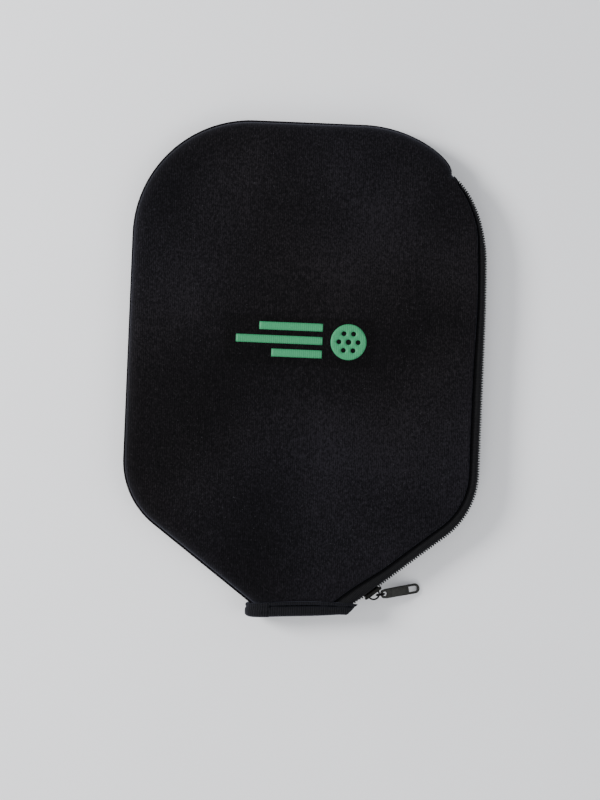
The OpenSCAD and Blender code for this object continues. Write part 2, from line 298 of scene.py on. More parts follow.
def fade_box(nt, low, high, axis, soft=0.002):
    """1 between low and high millimetres along one axis, fading to 0 over soft metres at each end."""
    half, centre = (high - low) / 2 * MM, (low + high) / 2 * MM
    sep = nt.nodes.new("ShaderNodeSeparateXYZ")
    nt.links.new(nt.nodes.new("ShaderNodeTexCoord").outputs["Object"], sep.inputs[0])
    off = math_node(nt, "ABSOLUTE", math_node(nt, "SUBTRACT", sep.outputs[axis], centre))
    r = nt.nodes.new("ShaderNodeMapRange")
    r.interpolation_type = "SMOOTHSTEP"
    feed(nt, r, Value=off, From_Min=half - soft, From_Max=half, To_Min=1.0, To_Max=0.0)
    return r.outputs[0]


def jersey(name, dark, mid, light, pressed=None):
    """Fine knit jersey: upright wales, speckle, broad patches of painted light and shade, and lint, darker in
    the pressed box.
    """
    m, nt, bsdf = nodes_of(name)
    vec = coords(nt)
    tilt = noise(nt, coords(nt, (1, 0.35, 1)), 320, 2)
    wave = stripes(nt, vec, per(WALE), 1.2, 2.0, 3.0)
    speck = noise(nt, coords(nt, (1, 0.55, 1)), 1150, 2, 0.7)
    fleck = noise(nt, vec, 620, 1, 0.5)
    # painted light and shade: slow noise lightens and darkens broad patches of the cloth
    painted_broad_shade = noise(nt, vec, 11, 1.5)
    mix = weighted(nt, (speck, 0.62), (wave, 0.07), (painted_broad_shade, 0.42), (fleck, 0.16))
    col = ramp(nt, mix, [(0.46, dark), (0.63, mid), (0.82, light)])
    drift = noise(nt, coords(nt, (1.0, 0.7, 1.0)), 7, 1)
    warm_to_cool = ramp(nt, drift, [(0.38, (1.0, 0.93, 0.88)), (0.62, (0.95, 0.93, 1.0))])
    col = mixed(nt, "MULTIPLY", col, warm_to_cool)
    if pressed:
        x0, x1, y0, y1 = pressed
        box = math_node(nt, "MULTIPLY", fade_box(nt, x0, x1, 0), fade_box(nt, y0, y1, 1))
        shade = ramp(nt, noise(nt, vec, 300, 1), [(0.2, (0.70, 0.70, 0.66)), (0.8, (0.78, 0.78, 0.74))])
        col = mixed(nt, "MULTIPLY", col, shade, box)
    lint = ramp(nt, noise(nt, coords(nt, (1, 0.8, 1)), 1700, 0), [(0.80, (0, 0, 0)), (0.85, (1, 1, 1))])
    col = mixed(nt, "ADD", col, (0.020, 0.020, 0.022, 1), lint)
    feed(nt, bsdf, Base_Color=col, Roughness=0.9, Specular_IOR_Level=0.06,
         Sheen_Weight=0.10, Sheen_Roughness=0.45, Sheen_Tint=SHEEN_TINT)
    bump(nt, bsdf, weighted(nt, (wave, 0.5), (speck, 0.9), (tilt, 0.6)), 0.00022, 0.75)
    return m


def ribbed(name, base, light, pitch, sheen=0.02, painted_groove_shade=False):
    """Woven tape with ribs across its length. The run attribute's x is the length along it.
    On a tape with painted groove shade, its y is how much painted shade darkens it where the stitches pull it
    in."""
    m, nt, bsdf = nodes_of(name)
    vec = coords(nt, attribute="run")
    mix = weighted(nt, (stripes(nt, vec, per(pitch), 0.3), 0.45), (noise(nt, coords(nt), 900, 2, 0.6), 0.55))
    col = ramp(nt, mix, [(0.3, base), (0.75, light)])
    # painted shade: the run attribute's y darkens the colour down to near black
    if painted_groove_shade:
        parts = nt.nodes.new("ShaderNodeSeparateXYZ")
        nt.links.new(vec, parts.inputs[0])
        depth = math_node(nt, "MULTIPLY", parts.outputs["Y"], 1000.0)
        col = mixed(nt, "MULTIPLY", col, ramp(nt, depth, [(0.1, (1, 1, 1)), (0.6, (0.04, 0.04, 0.04))]))
    feed(nt, bsdf, Base_Color=col, Roughness=0.75, Specular_IOR_Level=0.04 if painted_groove_shade else 0.07,
         Sheen_Weight=sheen, Sheen_Tint=SHEEN_TINT)
    bump(nt, bsdf, mix, 0.00018, 0.8)
    return m


def metal(name, base, rough, tint=1.0):
    """Plated metal with slight wear. A low tint darkens it at grazing angles."""
    m, nt, bsdf = nodes_of(name)
    wear = noise(nt, coords(nt), 700, 4)
    fine = noise(nt, coords(nt, (1, 6, 1)), 900, 3)
    feed(nt, bsdf, Base_Color=ramp(nt, wear, [(0.35, [c * 0.7 for c in base]), (0.7, base)]),
         Roughness=ramp(nt, fine, [(0.3, [rough * 0.85] * 3), (0.75, [rough * 1.25] * 3)]),
         Metallic=0.85, Specular_Tint=(tint, tint, tint, 1))
    bump(nt, bsdf, math_node(nt, "ADD", wear, fine), 0.00001, 0.5)
    return m


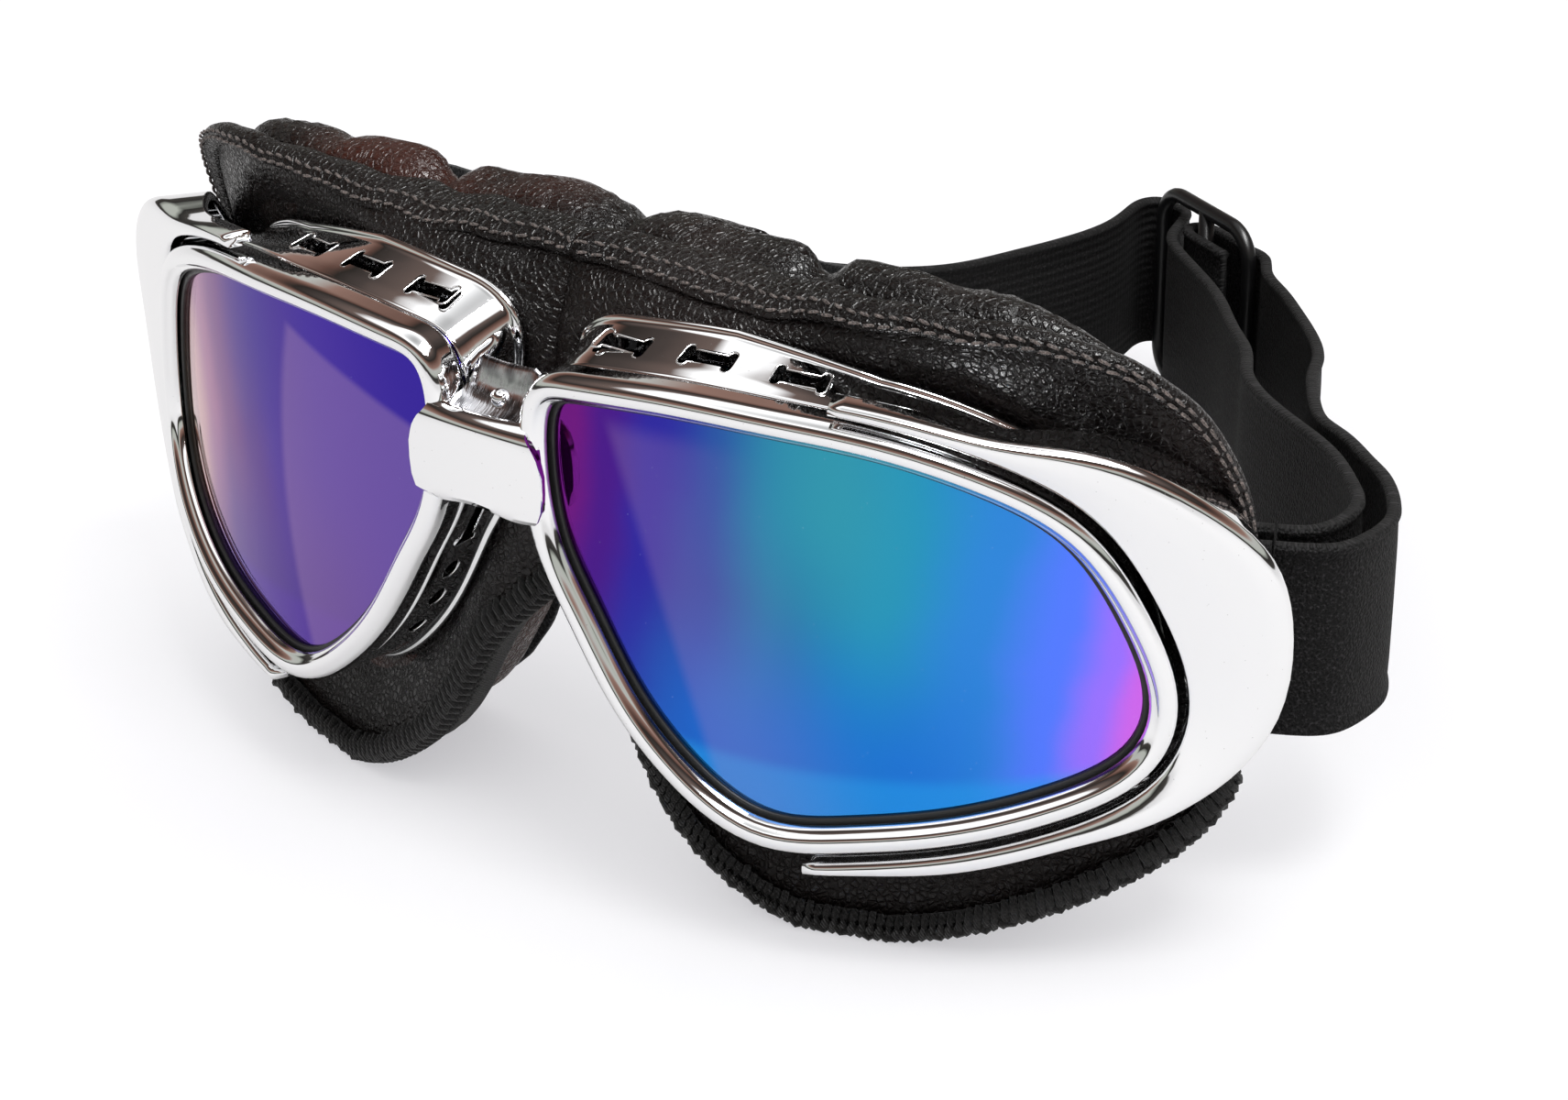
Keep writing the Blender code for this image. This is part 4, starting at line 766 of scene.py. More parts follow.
def lens(side_name, side):
    """A bent sheet: loops that grow from its middle behind, go round its rim and shrink to its middle in front."""
    middle = np.array((WINDOW_START + WINDOW_LENGTH * 0.52, WINDOW_LOW + WINDOW_HEIGHT * 0.53))
    rim = WINDOW + WINDOW_NORMALS * (BEZEL_WIDTH - RIM_INSET)
    shares = (1.0, 0.93, 0.84, 0.72, 0.58, 0.42, 0.25, 0.1)
    loops = [with_h(middle + (rim - middle) * share, LENS_BACK) for share in reversed(shares)]
    loops += [with_h(middle + (rim - middle) * share, LENS_FRONT) for share in shares]
    made = skin(f"mirror_lens_{side_name}", wrapped(loops), f"{side_name}_lens", side)
    mapped(made, [lens_place(vertex.co, side) for vertex in made.data.vertices])
    return rides_half(made, side_name, "mirrored_lens", "lens")


def lens_place(point, side):
    """Shares along and up the window of a point on the face."""
    x, y = point.x * side, point.y - FACE_Y - WRAP_RADIUS
    s = x if x < FLAT_HALF else FLAT_HALF + WRAP_RADIUS * math.atan2(x - FLAT_HALF, -y)
    return (s - WINDOW_START) / WINDOW_LENGTH, (point.z - WINDOW_LOW) / WINDOW_HEIGHT


def bezel(side_name, side):
    """The rounded ring that holds the lens."""
    width, depth, inner = BEZEL_WIDTH, BEZEL_DEPTH, BEZEL_WIDTH - 0.001
    profile = (
        (0.0, -0.0012), (0.0002, -0.0005), (0.0007, -0.0001), (width * 0.32, 0.0006), (width * 0.6, 0.0008),
        (width * 0.86, 0.0003), (width, -0.0009), (width, -depth), (inner, -depth), (inner, -BEZEL_LIP),
        (0.0003, -BEZEL_LIP),
    )
    made = window_ring(f"bezel_{side_name}", filleted(profile, 0.0006), "chrome", side)
    return rides_half(made, side_name, "chrome_bezel", "lens_bezel")


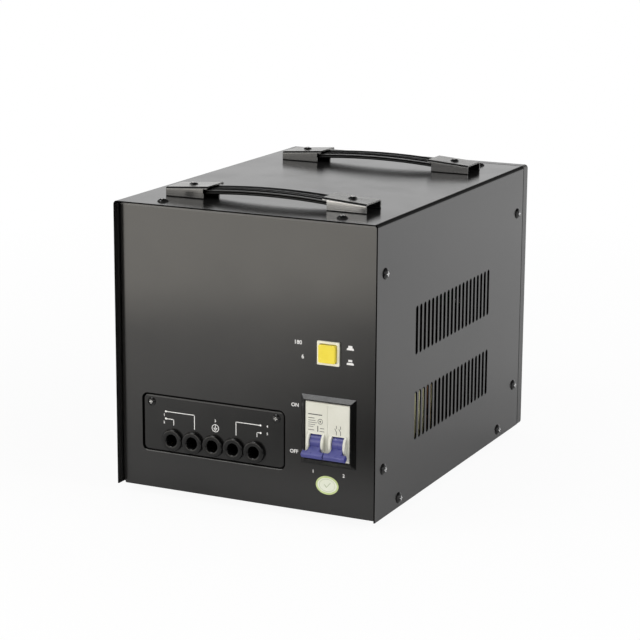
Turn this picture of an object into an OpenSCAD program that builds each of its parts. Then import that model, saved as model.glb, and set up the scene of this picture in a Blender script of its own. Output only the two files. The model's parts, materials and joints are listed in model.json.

----

Your instructions: Using the entries above, please restate each one word for word.

Response to this exercise:
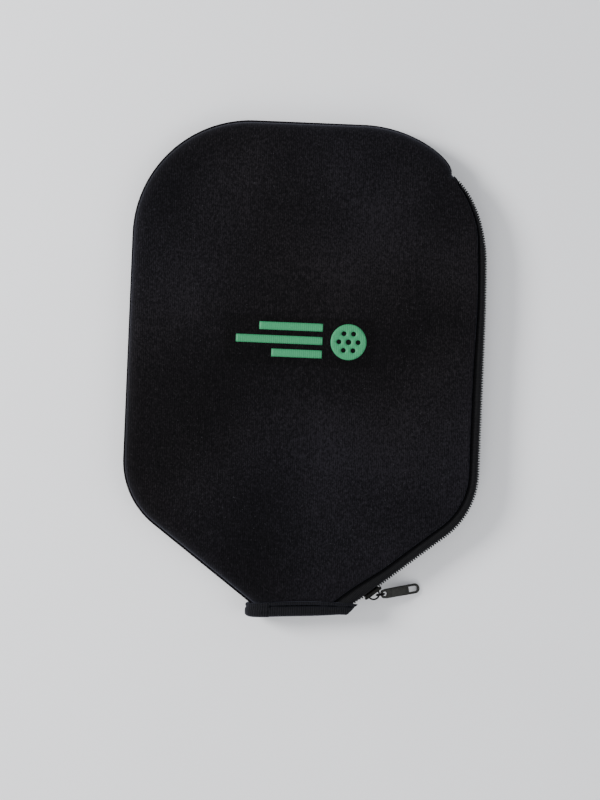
The OpenSCAD and Blender code for this object continues. Write part 2, from line 298 of scene.py on. More parts follow.
def fade_box(nt, low, high, axis, soft=0.002):
    """1 between low and high millimetres along one axis, fading to 0 over soft metres at each end."""
    half, centre = (high - low) / 2 * MM, (low + high) / 2 * MM
    sep = nt.nodes.new("ShaderNodeSeparateXYZ")
    nt.links.new(nt.nodes.new("ShaderNodeTexCoord").outputs["Object"], sep.inputs[0])
    off = math_node(nt, "ABSOLUTE", math_node(nt, "SUBTRACT", sep.outputs[axis], centre))
    r = nt.nodes.new("ShaderNodeMapRange")
    r.interpolation_type = "SMOOTHSTEP"
    feed(nt, r, Value=off, From_Min=half - soft, From_Max=half, To_Min=1.0, To_Max=0.0)
    return r.outputs[0]


def jersey(name, dark, mid, light, pressed=None):
    """Fine knit jersey: upright wales, speckle, broad patches of painted light and shade, and lint, darker in
    the pressed box.
    """
    m, nt, bsdf = nodes_of(name)
    vec = coords(nt)
    tilt = noise(nt, coords(nt, (1, 0.35, 1)), 320, 2)
    wave = stripes(nt, vec, per(WALE), 1.2, 2.0, 3.0)
    speck = noise(nt, coords(nt, (1, 0.55, 1)), 1150, 2, 0.7)
    fleck = noise(nt, vec, 620, 1, 0.5)
    # painted light and shade: slow noise lightens and darkens broad patches of the cloth
    painted_broad_shade = noise(nt, vec, 11, 1.5)
    mix = weighted(nt, (speck, 0.62), (wave, 0.07), (painted_broad_shade, 0.42), (fleck, 0.16))
    col = ramp(nt, mix, [(0.46, dark), (0.63, mid), (0.82, light)])
    drift = noise(nt, coords(nt, (1.0, 0.7, 1.0)), 7, 1)
    warm_to_cool = ramp(nt, drift, [(0.38, (1.0, 0.93, 0.88)), (0.62, (0.95, 0.93, 1.0))])
    col = mixed(nt, "MULTIPLY", col, warm_to_cool)
    if pressed:
        x0, x1, y0, y1 = pressed
        box = math_node(nt, "MULTIPLY", fade_box(nt, x0, x1, 0), fade_box(nt, y0, y1, 1))
        shade = ramp(nt, noise(nt, vec, 300, 1), [(0.2, (0.70, 0.70, 0.66)), (0.8, (0.78, 0.78, 0.74))])
        col = mixed(nt, "MULTIPLY", col, shade, box)
    lint = ramp(nt, noise(nt, coords(nt, (1, 0.8, 1)), 1700, 0), [(0.80, (0, 0, 0)), (0.85, (1, 1, 1))])
    col = mixed(nt, "ADD", col, (0.020, 0.020, 0.022, 1), lint)
    feed(nt, bsdf, Base_Color=col, Roughness=0.9, Specular_IOR_Level=0.06,
         Sheen_Weight=0.10, Sheen_Roughness=0.45, Sheen_Tint=SHEEN_TINT)
    bump(nt, bsdf, weighted(nt, (wave, 0.5), (speck, 0.9), (tilt, 0.6)), 0.00022, 0.75)
    return m


def ribbed(name, base, light, pitch, sheen=0.02, painted_groove_shade=False):
    """Woven tape with ribs across its length. The run attribute's x is the length along it.
    On a tape with painted groove shade, its y is how much painted shade darkens it where the stitches pull it
    in."""
    m, nt, bsdf = nodes_of(name)
    vec = coords(nt, attribute="run")
    mix = weighted(nt, (stripes(nt, vec, per(pitch), 0.3), 0.45), (noise(nt, coords(nt), 900, 2, 0.6), 0.55))
    col = ramp(nt, mix, [(0.3, base), (0.75, light)])
    # painted shade: the run attribute's y darkens the colour down to near black
    if painted_groove_shade:
        parts = nt.nodes.new("ShaderNodeSeparateXYZ")
        nt.links.new(vec, parts.inputs[0])
        depth = math_node(nt, "MULTIPLY", parts.outputs["Y"], 1000.0)
        col = mixed(nt, "MULTIPLY", col, ramp(nt, depth, [(0.1, (1, 1, 1)), (0.6, (0.04, 0.04, 0.04))]))
    feed(nt, bsdf, Base_Color=col, Roughness=0.75, Specular_IOR_Level=0.04 if painted_groove_shade else 0.07,
         Sheen_Weight=sheen, Sheen_Tint=SHEEN_TINT)
    bump(nt, bsdf, mix, 0.00018, 0.8)
    return m


def metal(name, base, rough, tint=1.0):
    """Plated metal with slight wear. A low tint darkens it at grazing angles."""
    m, nt, bsdf = nodes_of(name)
    wear = noise(nt, coords(nt), 700, 4)
    fine = noise(nt, coords(nt, (1, 6, 1)), 900, 3)
    feed(nt, bsdf, Base_Color=ramp(nt, wear, [(0.35, [c * 0.7 for c in base]), (0.7, base)]),
         Roughness=ramp(nt, fine, [(0.3, [rough * 0.85] * 3), (0.75, [rough * 1.25] * 3)]),
         Metallic=0.85, Specular_Tint=(tint, tint, tint, 1))
    bump(nt, bsdf, math_node(nt, "ADD", wear, fine), 0.00001, 0.5)
    return m


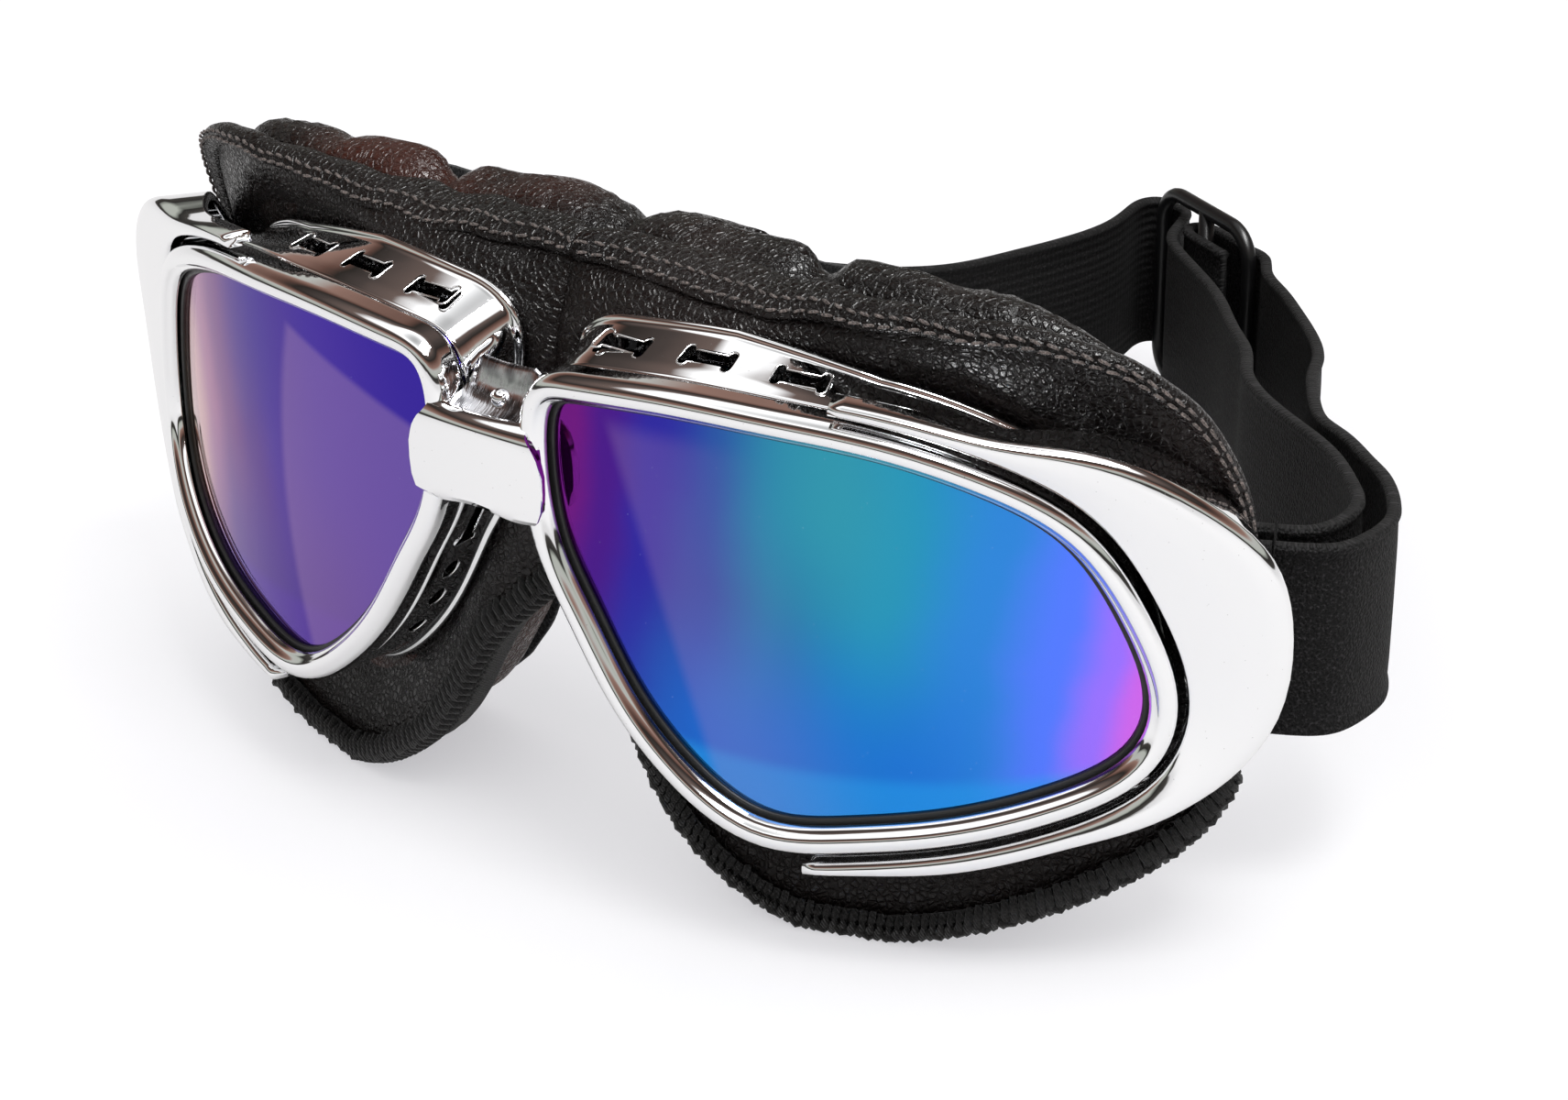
Keep writing the Blender code for this image. This is part 4, starting at line 766 of scene.py. More parts follow.
def lens(side_name, side):
    """A bent sheet: loops that grow from its middle behind, go round its rim and shrink to its middle in front."""
    middle = np.array((WINDOW_START + WINDOW_LENGTH * 0.52, WINDOW_LOW + WINDOW_HEIGHT * 0.53))
    rim = WINDOW + WINDOW_NORMALS * (BEZEL_WIDTH - RIM_INSET)
    shares = (1.0, 0.93, 0.84, 0.72, 0.58, 0.42, 0.25, 0.1)
    loops = [with_h(middle + (rim - middle) * share, LENS_BACK) for share in reversed(shares)]
    loops += [with_h(middle + (rim - middle) * share, LENS_FRONT) for share in shares]
    made = skin(f"mirror_lens_{side_name}", wrapped(loops), f"{side_name}_lens", side)
    mapped(made, [lens_place(vertex.co, side) for vertex in made.data.vertices])
    return rides_half(made, side_name, "mirrored_lens", "lens")


def lens_place(point, side):
    """Shares along and up the window of a point on the face."""
    x, y = point.x * side, point.y - FACE_Y - WRAP_RADIUS
    s = x if x < FLAT_HALF else FLAT_HALF + WRAP_RADIUS * math.atan2(x - FLAT_HALF, -y)
    return (s - WINDOW_START) / WINDOW_LENGTH, (point.z - WINDOW_LOW) / WINDOW_HEIGHT


def bezel(side_name, side):
    """The rounded ring that holds the lens."""
    width, depth, inner = BEZEL_WIDTH, BEZEL_DEPTH, BEZEL_WIDTH - 0.001
    profile = (
        (0.0, -0.0012), (0.0002, -0.0005), (0.0007, -0.0001), (width * 0.32, 0.0006), (width * 0.6, 0.0008),
        (width * 0.86, 0.0003), (width, -0.0009), (width, -depth), (inner, -depth), (inner, -BEZEL_LIP),
        (0.0003, -BEZEL_LIP),
    )
    made = window_ring(f"bezel_{side_name}", filleted(profile, 0.0006), "chrome", side)
    return rides_half(made, side_name, "chrome_bezel", "lens_bezel")


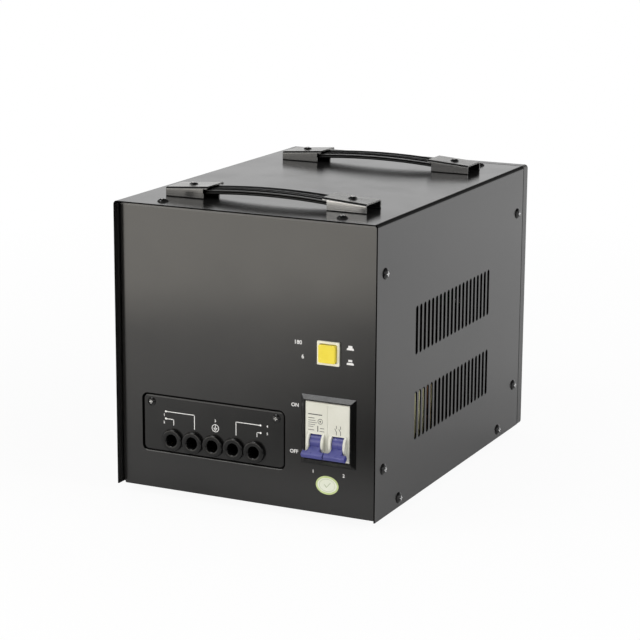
Turn this picture of an object into an OpenSCAD program that builds each of its parts. Then import that model, saved as model.glb, and set up the scene of this picture in a Blender script of its own. Output only the two files. The model's parts, materials and joints are listed in model.json.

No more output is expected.